- Born: Catharine Croghan, Ahdohwahgeseon ca. 1759 Mohawk Valley, New York
- Died: November 23, 1837 (aged about 78) Brantford, Upper Canada
- Spouse: Joseph Brant ​ ​(m. 1779; died 1807)​
- Children: Jacob Brant John Brant Catherine Brant Margaret Brant Mary Brant Elizabeth Brant

= Catharine Brant =

Clan Mother of the Mohawk nation

Catharine Brant (c.1759–1837), also known as Ahdohwahgeseon, was a clan mother of the Mohawk nation. She was the third wife of Joseph Brant and an important leader among the Six Nations of the Grand River.

==Family background==
Catharine was the daughter of George Croghan, a deputy agent in the British Indian Department. On her mother's side, Catharine came from a noble Mohawk family. In the matrilineal society of the Haudenosaunee, this made Catharine a Yakoyaner (Clan Mother), and gave her the right to nominate the Tekarihogen, the most important civil chief of the Mohawk.

==Removal to Canada==
During the American Revolutionary War, many Mohawks sought refuge at the British post of Niagara to escape U.S. destruction of Haudenosaunee villages. It was at Niagara that Catharine married Joseph Brant sometime during the winter of 1779–1780. Following the British defeat in the war, Catharine and Joseph Brant relocated with many other Indigenous families to a new homeland on the Grand River in the Province of Ontario.

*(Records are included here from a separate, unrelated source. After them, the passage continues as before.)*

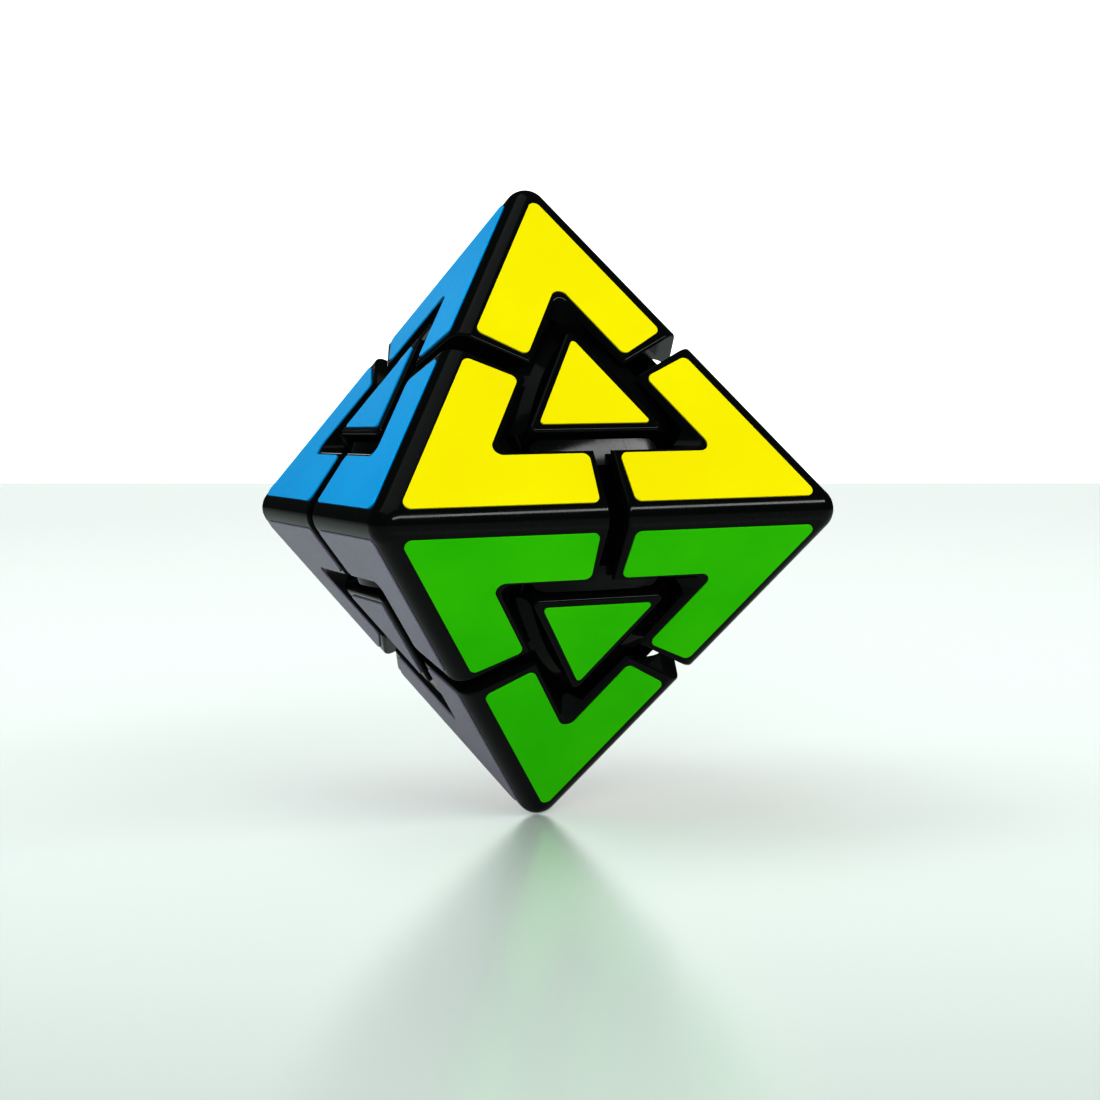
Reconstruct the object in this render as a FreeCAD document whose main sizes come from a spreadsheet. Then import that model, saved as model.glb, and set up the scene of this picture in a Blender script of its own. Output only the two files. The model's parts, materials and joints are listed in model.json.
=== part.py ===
import FreeCAD, Part
import math
import os

# Octahedral twisty puzzle: six corner pieces and eight triangular face pieces around a ball core.
# Millimetres. Origin at the centre, a corner on each end of X, Y and Z, +Z up, front corner on -Y.

doc = FreeCAD.newDocument("octahedron_puzzle")
sheet = doc.addObject("Spreadsheet::Sheet", "Dimensions")

DIMENSIONS = [
    # outer form
    ("half_diagonal", 47.0),
    ("edge_round", 3.2),
    ("groove_gap", 2.56),
    ("pocket_wall", 8.46),
    ("pocket_round", 1.8),
    ("rim_round", 0.4),
    # turning layers
    ("run_clear", 0.3),
    ("layer_floor", 6.58),
    ("tab_radius", 27.1),
    ("tab_root", 14.0),
    ("sweep_drum", 26.3),
    ("tab_top", 9.92),
    ("tab_half_width", 9.2),
    ("tab_round", 2.0),
    ("sweep_low", 8.46),
    ("sweep_wide", 11.06),
    ("sweep_wide_radius", 27.25),
    ("sweep_middle", 17.8),
    ("sweep_middle_radius", 21.15),
    ("sweep_high", 25.0),
    ("sweep_high_radius", 15.6),
    # triangular face pieces
    ("cap_inradius", 5.64),
    ("cap_depth", 1.8),
    ("cap_round", 0.45),
    ("cap_corner_round", 0.8),
    ("peg_radius", 2.0),
    ("peg_length", 1.0),
    # core
    ("ball_radius", 15.5),
    ("ball_wall", 2.6),
    ("ball_gap", 0.25),
    ("arm_radius", 3.4),
    ("arm_reach", 19.5),
    ("hub_radius", 6.5),
    ("fit_gap", 0.05),
    # corner stems, screws and springs
    ("stem_half_width", 6.28),
    ("stem_round", 0.8),
    ("stem_top", 31.0),
    ("stem_seat_low", 19.8),
    ("stem_seat_high", 22.3),
    ("spring_bore", 4.6),
    ("screw_radius", 1.5),
    ("screw_hole", 1.7),
    ("screw_tip", 11.0),
    ("head_radius", 3.0),
    ("head_height", 1.8),
    ("slot_width", 0.7),
    ("slot_depth", 0.9),
    ("washer_outer", 4.2),
    ("washer_thickness", 0.6),
    ("washer_seat", 28.2),
    ("spring_mean_radius", 2.9),
    ("spring_wire", 0.35),
    ("spring_turns", 4.5),
    # stickers
    ("sticker_thickness", 0.2),
    ("chevron_margin", 2.33),
    ("chevron_inner", 9.29),
    ("chevron_end", 2.34),
    ("chevron_tilt", 2.6),
    ("chevron_round", 0.95),
    ("chevron_inner_round", 1.3),
    ("triangle_inradius", 4.6),
    ("triangle_round", 0.45),
]
for row, (alias, number) in enumerate(DIMENSIONS, start=1):
    sheet.set("A%d" % row, alias)
    sheet.set("B%d" % row, str(number))
    sheet.setAlias("B%d" % row, alias)
doc.recompute()

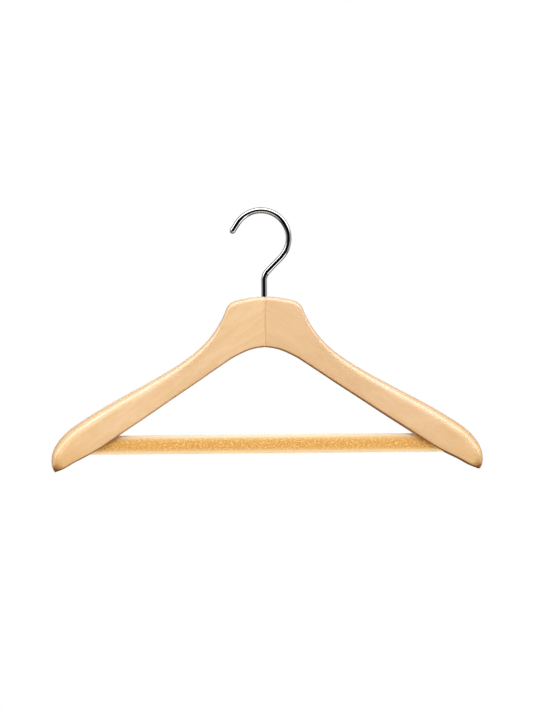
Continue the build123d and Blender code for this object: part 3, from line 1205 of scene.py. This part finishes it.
grain = wood_grain_group()
left_wood = wood_material("left_board_wood", grain, left_board_tones, grain_slope, left_board_shift, 1.0)
right_wood = wood_material(
    "right_board_wood", grain, right_board_tones, -grain_slope, right_board_shift, 1.0
)
plain_wood = wood_material("bare_turned_wood", grain, bare_wood_tones, 0.0, bare_wood_shift, 0.0)
finish_with(left_arm, left_wood)
finish_with(right_arm, right_wood)
for name in ("upper_neck_dowel", "lower_neck_dowel", "bar_core"):
    finish_with(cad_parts[name], plain_wood)
finish_with(hook, chrome_material())
flock = flock_material()
finish_with(sleeve, flock)
finish_with(nap, flock)
brass = metal_material("turned_brass", *brass_tones, brass_roughness, brass_waves)
finish_with(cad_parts["swivel_bush"], brass)
zinc = metal_material("bright_zinc", *zinc_tones, zinc_roughness, zinc_waves)
for name in ("left_bar_screw", "right_bar_screw", "hook_washer"):
    finish_with(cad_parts[name], zinc)

studio_world()
velvet = bpy.data.collections.new("velvet")
for piece in (sleeve, nap):
    velvet.objects.link(piece)
timber = bpy.data.collections.new("timber")
for piece in (left_arm, right_arm):
    timber.objects.link(piece)
arch_lamps("line", timber, radians(60), radians(96), radiance=9.6, width=0.4, tint=cool_line)
arch_lamps("crest", timber, radians(106), radians(100), radiance=1.3, width=1.3, tint=cool_crest)

# Each lamp's name, place, size and radiance, its tint, the collection it lights, and if it is for gloss
for lamp in (
    ("front_timber", (0.3, -2.9, 0.6), 3.6, 1.4, white, timber, True),
    ("key", (0.0, -2.9, 1.35), 2.0, 6.5),
    ("back_timber", (0.0, 3.0, 1.1), 2.5, 0.8, white, timber, True),
    ("left_timber", (-2.4, -0.9, 0.3), 2.0, 2.6),
    ("right_timber", (2.4, -0.9, 0.3), 2.0, 2.7),
    ("back_fill", (0.0, 3.2, 0.7), 2.2, 4.2),
    ("front_velvet", (0.0, -1.25, -2.2), 1.2, 7.4, front_bounce, velvet),
    ("top_velvet", (0.0, 0.7, 2.5), 1.6, 3.6, white, velvet),
    ("back_velvet", (0.0, 1.25, -2.2), 1.2, 7.6, back_bounce, velvet),
):
    fill_lamp(*lamp)
studio_floor()
photo_camera()
scene.view_settings.view_transform = "Standard"
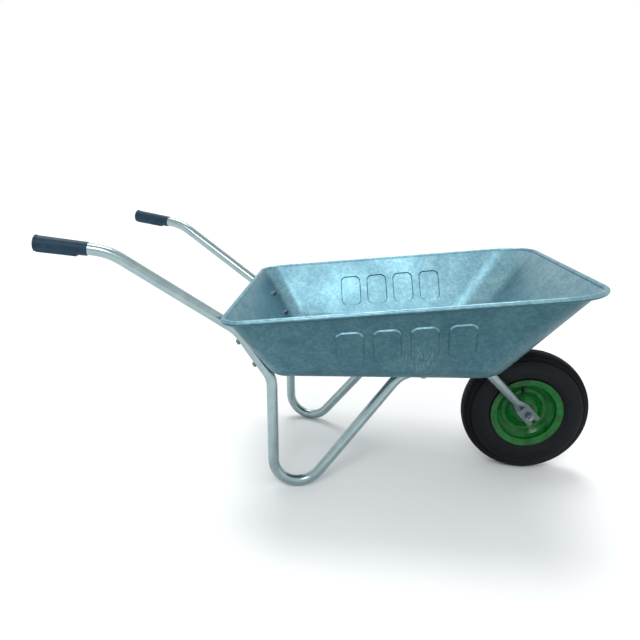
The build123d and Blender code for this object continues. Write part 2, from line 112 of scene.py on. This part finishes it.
def galvanised_sheet():
    """Hot-dip galvanised steel: zinc with a cool cast, 7 mm spangle crystals and a cloudy bloom, with
    painted shade on the outside walls.
    """
    material, tree, shader, place = finish("galvanised_sheet_steel")
    crystals = add(tree, "ShaderNodeTexVoronoi", {"feature": "F1"}, Vector=place, Scale=1 / 0.007,
                   Randomness=1.0)
    clouds = add(tree, "ShaderNodeTexNoise", Vector=place, Scale=1 / 0.045, Detail=5.0, Roughness=0.6)
    streaks = add(tree, "ShaderNodeTexNoise", Vector=place, Scale=1 / 0.2, Detail=3.0, Roughness=0.5)
    crystal_grey = add(tree, "ShaderNodeSeparateColor", Color=crystals.outputs["Color"]).outputs[0]
    blend = add(tree, "ShaderNodeMath", {"operation": "MULTIPLY_ADD"}, i0=crystal_grey, i1=0.28,
                i2=add(tree, "ShaderNodeMath", {"operation": "MULTIPLY"}, i0=clouds.outputs["Fac"],
                       i1=0.72).outputs[0]).outputs[0]
    colour = ramp(tree, blend, (0.3, "#668d9b"), (0.5, "#739aa6"), (0.7, "#83a9b3"))
    # bright rub marks: strokes 2 mm wide and 2 cm long
    strokes = add(tree, "ShaderNodeMapping", Vector=place, Rotation=(0, math.radians(20), 0),
                  Scale=(1 / 0.0022, 1, 1 / 0.022)).outputs["Vector"]
    scratch = add(tree, "ShaderNodeTexNoise", Vector=strokes, Scale=1.0, Detail=2.0).outputs["Fac"]
    reach = add(tree, "ShaderNodeVectorMath", {"operation": "DISTANCE"}, i0=place,
                i1=rub_place).outputs["Value"]
    worn = add(tree, "ShaderNodeMath", {"operation": "MULTIPLY"},
               i0=ramp(tree, scratch, (0.52, 0.0), (0.66, 1.0)),
               i1=ramp(tree, reach, (0.015, 0.75), (0.075, 0.0))).outputs[0]
    colour = add(tree, "ShaderNodeMix", {"data_type": "RGBA"}, Factor=worn, i6=colour,
                 i7=hex_colour("#c3d6da")).outputs[2]
    # painted shade: the outside walls are painted darker, most of all towards the rim, and the inside is
    # left bright, standing in for how light falls on the tray
    facing = add(tree, "ShaderNodeSeparateXYZ", Vector=add(tree, "ShaderNodeNewGeometry").outputs["Normal"])
    height = add(tree, "ShaderNodeSeparateXYZ", Vector=place).outputs["Z"]
    tilt = add(tree, "ShaderNodeMath", {"operation": "MULTIPLY_ADD"}, i0=facing.outputs["Z"], i1=0.5,
               i2=0.5).outputs[0]
    painted_shade_outside = ramp(tree, tilt, (0.44, 1.0), (0.52, 0.0))
    painted_shade_tint = ramp(tree, height, (0.36, "#b9c8cb"), (0.56, "#8fa3a6"))
    colour = add(tree, "ShaderNodeMix", {"data_type": "RGBA", "blend_type": "MULTIPLY"}, Factor=painted_shade_outside,
                 i6=colour, i7=painted_shade_tint).outputs[2]
    join(tree, colour, shader, "Base Color")
    rough = ramp(tree, streaks.outputs["Fac"], (0.3, 0.34), (0.7, 0.5))
    join(tree, rough, shader, "Roughness")
    bump = add(tree, "ShaderNodeBump", Height=blend, Strength=0.1, Distance=0.0004)
    join(tree, bump.outputs["Normal"], shader, "Normal")
    shader.inputs["Metallic"].default_value = 0.9
    return material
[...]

In 1795, Joseph Brant received a grant of 700 acres at Burlington Beach, where he relocated with his family sometime around 1802. Here the Brants lived in a mansion staffed by numerous slaves, many of whom had been taken as prisoners during the American Revolution. In all, Joseph Brant owned some 40 enslaved persons, making the Brant family one of the most substantial slaveholders in Canadian history.

Joseph Brant died at his Burlington Bay home in 1807.

==Later life==
After Joseph's death, Catharine returned to the Grand River where she continued to be an important leader. In 1828, she appointed her son John Brant to the position of Tekarihogen. After John died in the cholera epidemic of 1832, Catharine nominated her grandson, Walter Kerr, who was the son of her daughter Elizabeth Brant and William Johnson Kerr.

Catharine died on the Grand River in 1837. Until the end of her life, she was an influential leader among the Six Nations and a staunch advocate for the maintenance of their longstanding traditions in the midst of settler society.